Samarkand 30th May 2008
We travel not for trafficking alone
By hotter winds our fiery hearts are fanned
For lust of knowing what should not be known
We take the Golden Road to Samarkand
Whilst it does not seem like it, it was six weeks ago we were in Venice. The ferry to Igoumenista was excellent and having disembarked at 1am and there being no port formalities, not even a passport check, we were quickly on our way to Kalambaka and Meteora. Two days later we past Mount Olympus, shrugged in cloud, and continued past Thessalonika to Asprovalta and finally Alexandroupolis near the Turkish border.
Just three hours beyond the border was Istanbul where we stayed for 4 days in a parking area right in the centre next to the bus station. A tour of the Blue Mosque, Topkapi and the bazaar, where Judith had to buy appropriate clothes for Iran, plus necessary shopping ensued. We left Europe via the Sultan Emit toll bridge and continued to Ankara and onwards to eastern Anatole. Before entering Iran we camped for 2 nights under Mt Ararat and ventured out in a dolmus to see some of the special sites.
Iran was slow to enter with most of the day spent at the border. But once we were there it was totally different to what we had expected. People were very friendly and keen to talk, many speaking excellent English, and even on the roads passing traffic would slow down and wave enthusiastically. Our first stop was at Tabriz and you quickly notice that most cars are old Hillman Hunters in fact that one model of car is said to be responsible for 40% of Iran’s pollution. On the good side a tank full of diesel cost less than 1 euro or 80p but it takes an hour to get to the front of the queue. We continued to Tehran where we camped in a park above the city with great panoramic views. Having visited all the sites we continued south to Esfahan, where many of Iran’s greatest treasures are to be found. From there we headed north across the great salt desert towards the Turkmenistan border.
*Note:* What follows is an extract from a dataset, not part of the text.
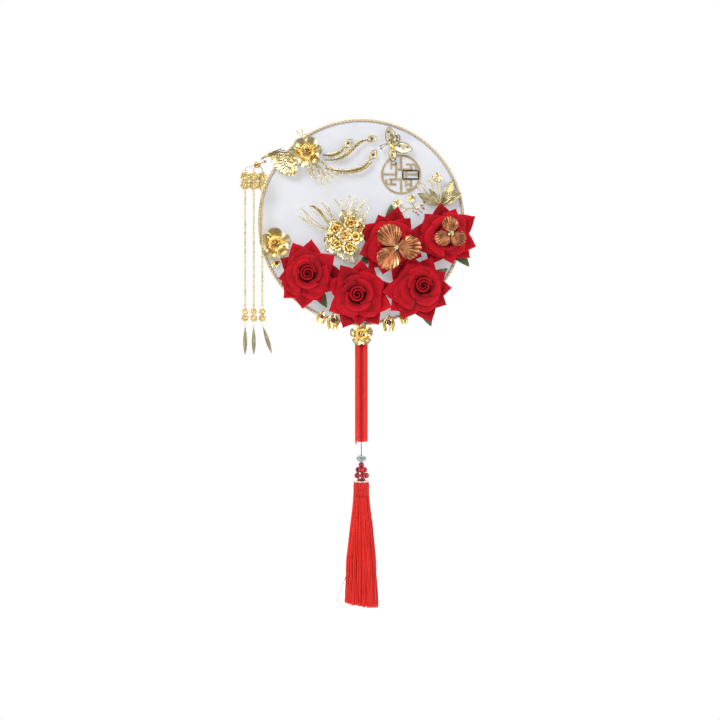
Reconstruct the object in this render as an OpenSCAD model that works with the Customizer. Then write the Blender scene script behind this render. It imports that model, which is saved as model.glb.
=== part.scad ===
// Round bridal hand fan: a gauze disc in a trimmed hoop on a braided handle, dressed with
// fabric roses and pressed brass ornaments, with three chain drops and a silk tassel.
// Frame: +Z up along the handle, the fan's face looks along -Y, the origin is on the handle's
// axis halfway up the grip. Millimetres.

/* [Hoop] */
// Outside diameter of the hoop with its trim
hoop_d = 250; // [200:1:320]
// Width of the hoop band across the fan's face
hoop_w = 3; // [2:0.1:5]
// Thickness of the hoop band, front to back
hoop_t = 2.4; // [1.8:0.1:4]
// Thickness of the braided trim over the band
trim_t = 1; // [0.6:0.1:1.6]
// Thickness of the gauze panel
gauze_t = 0.3; // [0.2:0.05:0.6]

/* [Handle] */
// Length of the wooden dowel
handle_l = 140; // [100:1:200]
// Diameter of the dowel
dowel_d = 8; // [7:0.5:12]
// Diameter of one lengthwise braid rib
rib_d = 7.8; // [6.4:0.1:9]
// Diameter of the hoop's steel tang
tang_d = 3; // [2:0.1:4]
// Depth that the tang is pressed into the dowel
tang_l = 30; // [15:1:45]
// Length of the brass ferrule
ferrule_l = 10; // [6:1:16]
// Wall of the brass ferrule
ferrule_t = 1.5; // [0.8:0.1:2.5]

/* [Tassel] */
// Diameter of the hanging cord
cord_d = 1.2; // [0.9:0.1:2]
// Diameter of the clear bead
clear_bead_d = 12; // [9:0.5:16]
// Height of the clear bead
clear_bead_h = 8.6; // [6:0.5:11]
// Diameter of one red bead
red_bead_d = 7; // [5:0.1:8.4]
// Diameter of the tassel's bound head
head_d = 18.5; // [14:0.5:24]
// Length of the tassel's bound head
head_l = 16; // [10:0.5:24]
// Length of the hanging threads
skirt_l = 132; // [90:1:180]
// Width of the threads at their lower end
skirt_d = 41.5; // [28:1:56]

/* [Chain drops] */
// Outside length of one chain link
link_l = 4.2; // [3.5:0.1:6]
// Outside width of one chain link
link_w = 2.4; // [2.3:0.1:4]
// Wire diameter of the links and rings
wire_d = 0.6; // [0.4:0.05:0.72]
// Links above the middle of each chain, an odd count
links_upper = 25; // [11:2:31]
// Links below the middle of each chain, an odd count
links_lower = 23; // [11:2:31]
// Sideways distance from drop to drop
drop_pitch = 10; // [10:0.1:14]
// Front to back distance from drop to drop
drop_step = 5; // [4.6:0.1:8]
// Diameter of a drop's rosette and charm
rosette_d = 10; // [8:0.1:12]
// Length of a willow-leaf pendant
leaf_l = 34; // [24:1:44]
// Width of a willow-leaf pendant
leaf_w = 4; // [3:0.1:6]

/* [Roses] */
// Diameter across a rose's outer petal tips
rose_d = 76; // [64:1:84]
// Number of outer petal tips
rose_tips = 11; // [8:1:13]
// Height of a calyx
calyx_h = 4; // [3.4:0.1:6]
// Diameter of a calyx
calyx_d = 18; // [14:0.5:22]
// Height of the wound heart of a rose
heart_h = 17; // [12:1:22]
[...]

Entry into this former soviet dictatorship was painfully slow and took most of the day. Bribes had to be paid to various officials to ensure you got the appropriate stamp to move on to the next stage this was of course in addition to the entry fee, diesel tax, compulsory insurance and disinfection charges that had to be paid in US dollars. A lengthy argument took place because some of the group refused to pay the 15$ bribe to the customs officials but they gave in when is time to close the border. Ashgabat must be one of the strangest capitals in the world, more akin to Disneyland with its large marble buildings and gold statues which initially look quite impressive until you get close and see the poor construction and maintenance. It is clearly a country of a few very rich and many very poor. Having driven north to Mary and Merv we stayed an extra day because of visa problems. The Chinese had issued the necessary visas for the entire group but had subsequently decided that we could not enter Tibet Province nor could we travel along the road which was due to carry the Olympic torch. So we now could not enter China until June 30th which meant we needed extended visas for Uzbekistan and Krygkzstan so more bureaucracy and fees.
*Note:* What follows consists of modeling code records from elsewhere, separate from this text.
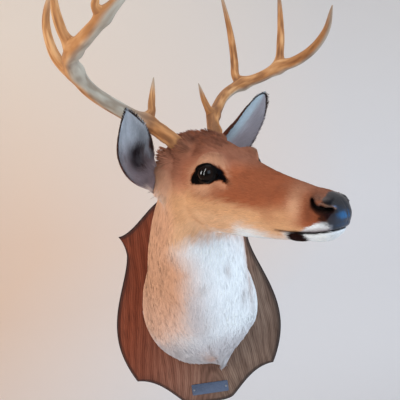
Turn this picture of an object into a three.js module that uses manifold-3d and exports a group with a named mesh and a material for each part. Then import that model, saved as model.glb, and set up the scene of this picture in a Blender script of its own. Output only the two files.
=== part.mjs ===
// A white-tailed buck's head and neck, mounted on a shield-shaped wooden board that hangs
// flat on a wall. Lengths are in millimetres.
//
// Frame: the wall is the plane Y = 0 and the board's back lies on it. The mount stands out
// towards -Y, +Z is up and +X is the deer's left. The origin is on the board's centre line.
// The head has a frame of its own: x towards the nose, y towards the deer's left, z towards
// the crown, with its origin midway between the eyes.

import * as THREE from 'three';
import { mergeVertices } from 'three/addons/utils/BufferGeometryUtils.js';
import Module from 'manifold-3d';

const wasm = await Module();
wasm.setup();

// ---------------------------------------------------------------- driving dimensions

const GAP = 0.3; // clearance between pieces that touch
const BEYOND = 900; // larger than the whole mount

const BOARD_THICKNESS = 20;
const BOARD_FOOT = -212; // height of the bottom of the shield
const BOARD_CROWN = 228; // height of its top
const BOARD_HALF_WIDTH = 170; // at the bulge of the sides

const PLATE = { width: 75, height: 22, thickness: 1.2, corner: 1.5, x: 5, z: -180 };
const PIN = { radius: 2.2, height: 1.4, inset: 4.5, sides: 8 };

const HEAD_PLACE = new THREE.Vector3(94, -321, 244); // midway between the eyes
const HEAD_YAW = 45; // degrees, towards the deer's left
const HEAD_PITCH = 15.2; // degrees, nose down
const HEAD_ROLL = 3.5; // degrees, leaning towards the deer's right
const NOSE_TIP = 205; // from mid-eyes to the front of the nose
const SKULL_BACK = -128; // where the head's own form ends, inside the neck

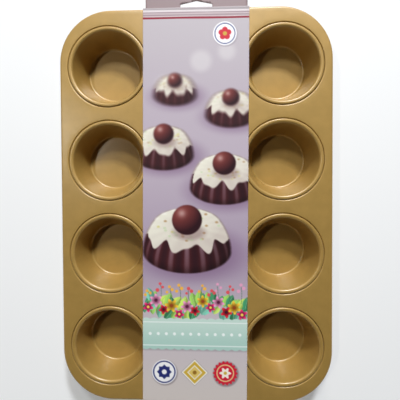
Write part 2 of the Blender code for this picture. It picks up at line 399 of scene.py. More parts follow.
def card_loop():
    """Outer corners of the sleeve's loop round the pan, anticlockwise, as (y, z, radius)."""
    hug = CURL_RADIUS + SEAT_GAP
    end_y = PAN_LENGTH / 2 + SEAT_GAP
    foot_y = max(p.y for p in PLACES.values()) + FLOOR_RADIUS + SHEET + SEAT_GAP
    way = Vector((end_y - hug - foot_y, CURL_Z - CARD))
    slope = math.atan2(way.y, way.x) - math.asin(hug / way.length)
    leave_z = CURL_Z - hug * math.tan((math.pi / 2 - slope) / 2)
    out_y = CARD * math.tan((math.pi / 2 - slope) / 2)
    foot_out = CARD * math.tan(slope / 2)
    right = [(foot_y + foot_out, 0, FOOT_BEND + CARD),
             (end_y + CARD, leave_z - out_y, hug + CARD),
             (end_y + CARD, SLEEVE_HIGH.z, hug + CARD)]
    left = [(-y, z, radius) for y, z, radius in reversed(right)]
    return right + left


def askew(x, y):
    """Where a point of the sleeve comes to lie across the pan."""
    return x + SKEW * y


def keep_print(piece, colours):
    """Keep a piece's printed colours, one for each point of its mesh."""
    layer = piece.data.color_attributes.new("print", "FLOAT_COLOR", "POINT")
    layer.data.foreach_set("color", np.column_stack([colours, np.ones(len(colours))]).ravel())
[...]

Compared with our two earlier border crossing it was a pleasure to enter Uzbekistan despite the delays and need for more bribes before we could leave Turkmenistan. We are part way through a 3 week stay in this our second former soviet republic. We had a great stay in Buchara and are now in Samarkand which must be one of the real highlights of our trip. Yesterday among other things we visited the site of grave of Daniel which of course had an adjacent Lion’s den; this is a very moderate Muslim country with pork and alcohol widely available.
This posting is short because of problems finding an internet connection that works; a more detailed account will be available later. So for now we continue to swelter in the 35 degrees heat of Samarkand.